Eating and the Street Grid
The main shopping street, Tower Road, is where you want to eat if you’re staying nearby. The Maltese take their pastry seriously: imqaret are deep-fried date pastries that arrive piping hot from a hole-in-the-wall stand and are not as sweet as they sound, just dense and fragrant with anise. I ate three before I understood what I was doing. The sit-down restaurants along the seafront skew expensive and tourist-facing; walk one block inland and the calculus changes immediately — smaller rooms, better food, menus written on chalkboards in a mixture of Maltese and Italian.
The Ferry Crossing
The short hop from Sliema to Valletta is one of my favorite things to do in Malta, and it costs almost nothing.
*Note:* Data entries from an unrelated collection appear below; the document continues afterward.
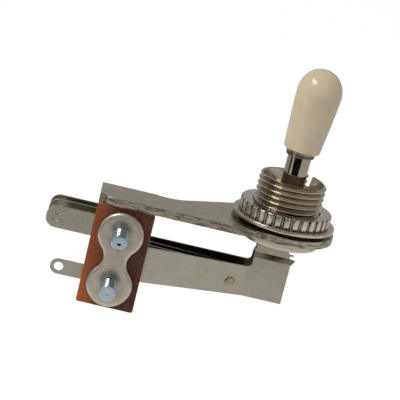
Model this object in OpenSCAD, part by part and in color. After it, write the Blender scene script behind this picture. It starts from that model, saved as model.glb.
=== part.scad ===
// Right-angle three-way toggle selector for an electric guitar.
// The lever rocks about X. The bushing points up along Z and its axis passes through the origin.
// The top of the frame plate is the plane z = 0.
// The frame arm and the stack of contact leaves run out along -X, in front of the axis.

/* [Bushing] */
// Radius over the thread of the bushing
thread_r = 6.0; // [5.6:0.1:6.4]
// Height of the bushing rim above the frame
rim_h = 8.3; // [7:0.1:11]
// Wall of the bushing between its mouth and the thread
mouth_wall = 0.95; // [0.9:0.05:1.4]
// Radius of the lower opening that the fork swings in
throat_r = 3.2; // [3.05:0.05:3.8]
// Width of the bushing's flange under the frame, beyond the thread
base_rim = 1.2; // [0.8:0.05:1.6]
// Thickness of the bushing's flange
base_t = 1.7; // [1.2:0.1:2]
// Width of the key slot in the rim
key_w = 1.15; // [0.8:0.05:1.6]
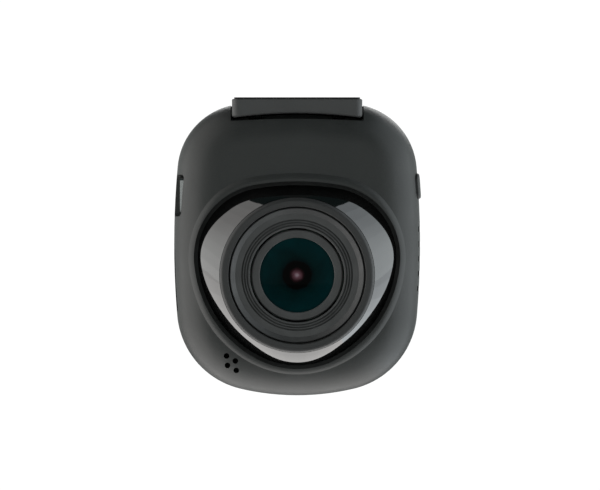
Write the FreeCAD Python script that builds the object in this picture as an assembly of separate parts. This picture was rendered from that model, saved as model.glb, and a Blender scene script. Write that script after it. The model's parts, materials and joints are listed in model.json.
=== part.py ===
"""Compact dash camera on a tilting windscreen plate, built as separate pieces.

+X points to the vented side, the lens looks along -Y and +Z is up. The origin is
the centre of the adhesive pad's top face. All sizes are in millimetres.
"""
import math
import os

import FreeCAD
import Part

# Case outline, seen from the front, and its depth
CASE_WIDTH = 54.3
CASE_HEIGHT = 65.1
CASE_DEPTH = 28.0
CASE_DROP = 0.6
CASE_FRONT = -15.3
SIDE_RADIUS = 191.0
TOP_RADIUS = 105.0
BOTTOM_RADIUS = 54.6
TOP_CORNER = 15.2
BOTTOM_CORNER = 18.2
FRONT_DOME = 260.0
FRONT_ROUND = 10.0
REAR_ROUND = 2.5
WALL = 1.6
SEAM_BACK = 15.0
SEAM_REVEAL = 0.1
TONGUE = 1.2
TONGUE_GAP = 0.15

# Eye-shaped recess around the lens
LENS_DROP = 39.1
EYE_ABOVE = 20.2
EYE_BELOW = 20.3
EYE_TOP_RADIUS = 56.0
EYE_CORNER = 15.7
EYE_CORNER_OUT = 6.6
EYE_SIDE_RADIUS = 25.9
EYE_BOTTOM_RADIUS = 18.4
GROOVE = 0.8
LIP_HEIGHT = 0.6
LIP_OUT = 1.0
LIP_FADE = 1.9
LIP_FOOT = 2.6
LIP_SINK = 0.25
LEDGE = 0.8
LEDGE_WIDTH = 1.9
LEDGE_BACK = 5.7
LEDGE_GRIP = 0.7
TRIM_EDGE_BACK = 2.6
TRIM_BULGE = 0.3
TRIM_LOW_RISE = 0.6
LOOP_SPOTS = 72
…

You stand on the open deck for five minutes and watch both cities from the water — Sliema’s low modern waterfront falling away behind you, Valletta’s bastions growing large ahead, the Grand Harbour opening to the south. It resets your sense of scale. Everything looks more serious from the water. I took the ferry back and forth three times in a day once, not because I needed to be anywhere but because the crossing was that good.
Staying in Sliema
As a base, Sliema is practical in ways Valletta isn’t: more accommodation options, a supermarket that sells things you’d actually want to cook with, easier logistics. Valletta’s old town streets are beautiful but narrow and hilly; Sliema is flat and walkable in a different way. Lia preferred it for staying, and she was right — the ferry to Valletta makes the old city accessible without having to live inside its intensity. We’d return to the apartment with fish we’d bought from a truck parked near the waterfront and cook dinner with the windows open to the harbor smell of salt and diesel.
When to go: Sliema works year-round as a base. Summer evenings on the promenade are an event in themselves — the whole city seems to be walking there between six and nine. In winter the seafront empties and the town is quieter but not closed; cafes stay open, the ferry runs, and Valletta is just as beautiful across the water without the summer crowds.